PARÁBOLA DEL FARISEO Y EL PUBLICANO


PARÁBOLA DEL FARISEO Y EL PUBLICANO





“A unos que se tenían por justos y despreciaban a los demás les dijo esta parábola: Dos hombres fueron al templo a orar; uno era fariseo y el otro publicano. El fariseo, de pie, hacía en su interior esta oración: Dios mío, te doy gracias porque no soy como el resto de los hombres: ladrones, injustos, adúlteros, ni como ese publicano; yo ayuno dos veces por semana y pago los diezmos de todo lo que poseo. El publicano, por el contrario, se quedó a distancia y no se atrevía ni a levantar sus ojos al cielo, sino que se golpeaba el pecho y decía: Dios mío, ten compasión de mí, que soy un pecador. Os digo que este volvió a su casa justificado, y el otro no. Porque el que se ensalza será humillado, y el que se humilla será ensalzado.”



(Lucas, XVIII, 9-14).





La secta farisaica era la más prestigiosa en el tiempo de Jesús, la más influyente, la más dominadora, la que más se destacaba. Era una especie de Catolicismo Romano. Los fariseos, entretanto, eran serviles observadores de las prácticas exteriores, del culto de las ceremonias. La religión, para ellos, era una apariencia de virtudes: preferían siempre la letra de la ley,  que mata, al espíritu que vivifica. Eran hipócritas, enemigos encarnizados de las innovaciones, llenos de orgullo y de excesivo amor al poder.

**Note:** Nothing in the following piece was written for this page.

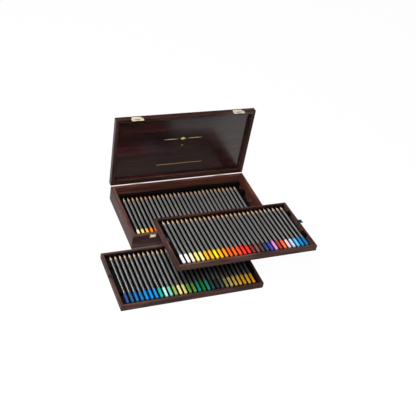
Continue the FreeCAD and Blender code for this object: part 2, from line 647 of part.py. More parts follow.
def build_tray(nodes, tray, row, place, tilt, tabs):
    """A tray with its insert, pencils and tabs, drawn at the origin and set in its place."""
    walls = mitred_frame(TRAY_WIDTH, TRAY_DEPTH, TRAY_WALL, TRAY_HEIGHT,
                         TRAY_REBATE, TRAY_BOTTOM, TRAY_BEVEL)
    pieces = {tray + "_" + side: wall for side, wall in walls.items()}
    pieces[tray + "_bottom"] = frame_panel(TRAY_WIDTH, TRAY_DEPTH, TRAY_WALL, TRAY_REBATE,
                                           TRAY_BOTTOM)
    pieces[tray + "_insert"] = comb_insert(TRAY_INNER_WIDTH, TRAY_INNER_DEPTH, TRAY_BOTTOM,
                                           INSERT_BLOCK, PENCIL_AXIS + STOP_RISE)
    pieces[row + "_pencils"] = pencil_row(TRAY_BOTTOM)
    for side, tab in tabs.items():
        pieces[row + "_ribbon_" + side] = tab
    for name, shape in pieces.items():
        nodes[name] = moved(turned(shape, V(0, 0, 0), X_AXIS, -tilt), place)


def build_trays(nodes):
    """Both trays, taken out: one held over the table, one lying on it."""
    half = TRAY_INNER_WIDTH / 2
    tucked = tab_tucked_in(half, TRAY_BOTTOM, INSERT_BLOCK)
    upper_tab = tab_over_rim(half, TRAY_WALL, TRAY_BOTTOM, TRAY_HEIGHT, UPPER_TAB_REACH)
    lower_tab = tab_over_rim(half, TRAY_WALL, TRAY_BOTTOM, TRAY_HEIGHT, LOWER_TAB_REACH)
    upper_y = FRONT_FACE - UPPER_TRAY_GAP - TRAY_DEPTH / 2
    lower_y = FRONT_FACE - LOWER_TRAY_GAP - TRAY_DEPTH / 2
    build_tray(nodes, "upper_tray", "upper",
               V(UPPER_TRAY_SHIFT, upper_y, CASE_HEIGHT + UPPER_TRAY_RAISE), UPPER_TRAY_TILT,
               {"right": upper_tab, "left": left_hand(tucked)})
    build_tray(nodes, "lower_tray", "lower", V(LOWER_TRAY_SHIFT, lower_y, 0), 0.0,
               {"right": tucked, "left": left_hand(lower_tab)})


def build_all():
    """Every sub-part by name."""
    nodes = {}
    build_case(nodes)
    build_lid(nodes)
    build_levers(nodes)
    build_trays(nodes)
    return nodes


os.makedirs("parts", exist_ok=True)
for node_name, node_shape in build_all().items():
    node_shape.exportStep("parts/" + node_name + ".step")
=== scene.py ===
import math
import bmesh
import bpy
import numpy as np
from mathutils import Matrix, Vector


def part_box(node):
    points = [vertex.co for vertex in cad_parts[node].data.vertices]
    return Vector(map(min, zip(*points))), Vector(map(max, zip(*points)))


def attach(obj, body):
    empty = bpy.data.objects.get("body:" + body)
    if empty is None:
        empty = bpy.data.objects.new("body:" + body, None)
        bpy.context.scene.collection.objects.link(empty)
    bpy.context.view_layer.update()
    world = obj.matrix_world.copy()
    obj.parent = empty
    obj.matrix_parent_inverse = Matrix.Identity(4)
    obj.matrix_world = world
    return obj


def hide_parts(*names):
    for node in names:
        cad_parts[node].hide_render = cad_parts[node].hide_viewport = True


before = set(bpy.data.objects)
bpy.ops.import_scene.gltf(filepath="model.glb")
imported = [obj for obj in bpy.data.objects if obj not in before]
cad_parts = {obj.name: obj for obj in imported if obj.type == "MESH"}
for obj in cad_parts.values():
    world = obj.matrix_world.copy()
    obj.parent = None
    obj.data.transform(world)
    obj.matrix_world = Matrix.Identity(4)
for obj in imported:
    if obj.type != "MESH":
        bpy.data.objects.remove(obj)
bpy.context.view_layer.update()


# --- Camera ----------------------------------------------------------------------------------
# A long lens a little over two metres away, looking down on the open case from its front left.
# The camera is rolled until the trays' long edges lie nearly level in its frame.
camera_data = bpy.data.cameras.new("camera")
camera_data.sensor_width = 36.0
camera_data.lens = 65.35
camera_data.shift_y = 0.0966
camera_data.clip_start = 0.05
camera = bpy.data.objects.new("camera", camera_data)
bpy.context.scene.collection.objects.link(camera)
azimuth, elevation, roll = math.radians(-28.88), math.radians(41.16), math.radians(11.84)
aim, distance = Vector((0.00286, -0.150, 0.00051)), 2.12348
back = Vector((math.sin(azimuth) * math.cos(elevation), -math.cos(azimuth) * math.cos(elevation),
               math.sin(elevation)))
level = Vector((math.cos(azimuth), math.sin(azimuth), 0.0))
rise = back.cross(level)
right = level * math.cos(roll) + rise * math.sin(roll)
up = rise * math.cos(roll) - level * math.sin(roll)
pose = Matrix((right, up, back)).transposed().to_4x4()
pose.translation = aim + back * distance
camera.matrix_world = pose
bpy.context.scene.camera = camera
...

Ellos tenían una aversión especial a  los publicanos, a quienes consideraban gananciosos, y también porque, enemigos del fisco, tenían que pagar a estos los impuestos que les correspondía en la colecta.  De manera que los publicanos eran, para los fariseos, hombres despreciables de baja sociedad, y, por tanto, llenos de defectos, “ladrones, injustos, adúlteros”, no sólo porque no se inclinaban muchas veces a las prácticas de los sacerdotes fariseos, sino, también, porque una prevención partidaria anterior los había separado de la secta farisaica, o del Judaísmo. Jesús, que se ocupó en desenmascarar la hipocresía de los fariseos, creyó acertado proponer esta parábola, cuyas principales figuras eran: un fariseo y un publicano. El Maestro quiso mostrar que el orgullo de secta, el orgullo de clase, el orgullo de familia, el orgullo personal y finalmente, el orgullo de sus múltiples formas, es más perjudicial para la salvación que incluso “el publicanismo”, como lo concebían los fariseos. Además: quiso demostrar que en el publicano, con todas sus autoridades, aún se encontraba un gesto de humildad, lo que no ocurría con el fariseo.  El publicano conoce sus defectos, sabe que es pecador; no se atreve a levantar los ojos al cielo; se limite a darse golpes de pecho y a decir: “Dios mío, ten compasión de mí, que soy un pecador.” Mientras el fariseo reconoce en sí solamente cualidades buenas, y su oración es una acusación hacia los otros, hasta al pobre publicano que allá estaba rogando al Señor el perdón de sus faltas. El orgullo es un dragón devorador, que destruye todas las cualidades del Espíritu; mientras que la humildad, ante los ojos de Dios, nos eleva a la dignidad de los justos. Vale más ser publicano y miserable, que fariseo cubierto de oro y de piedras preciosas.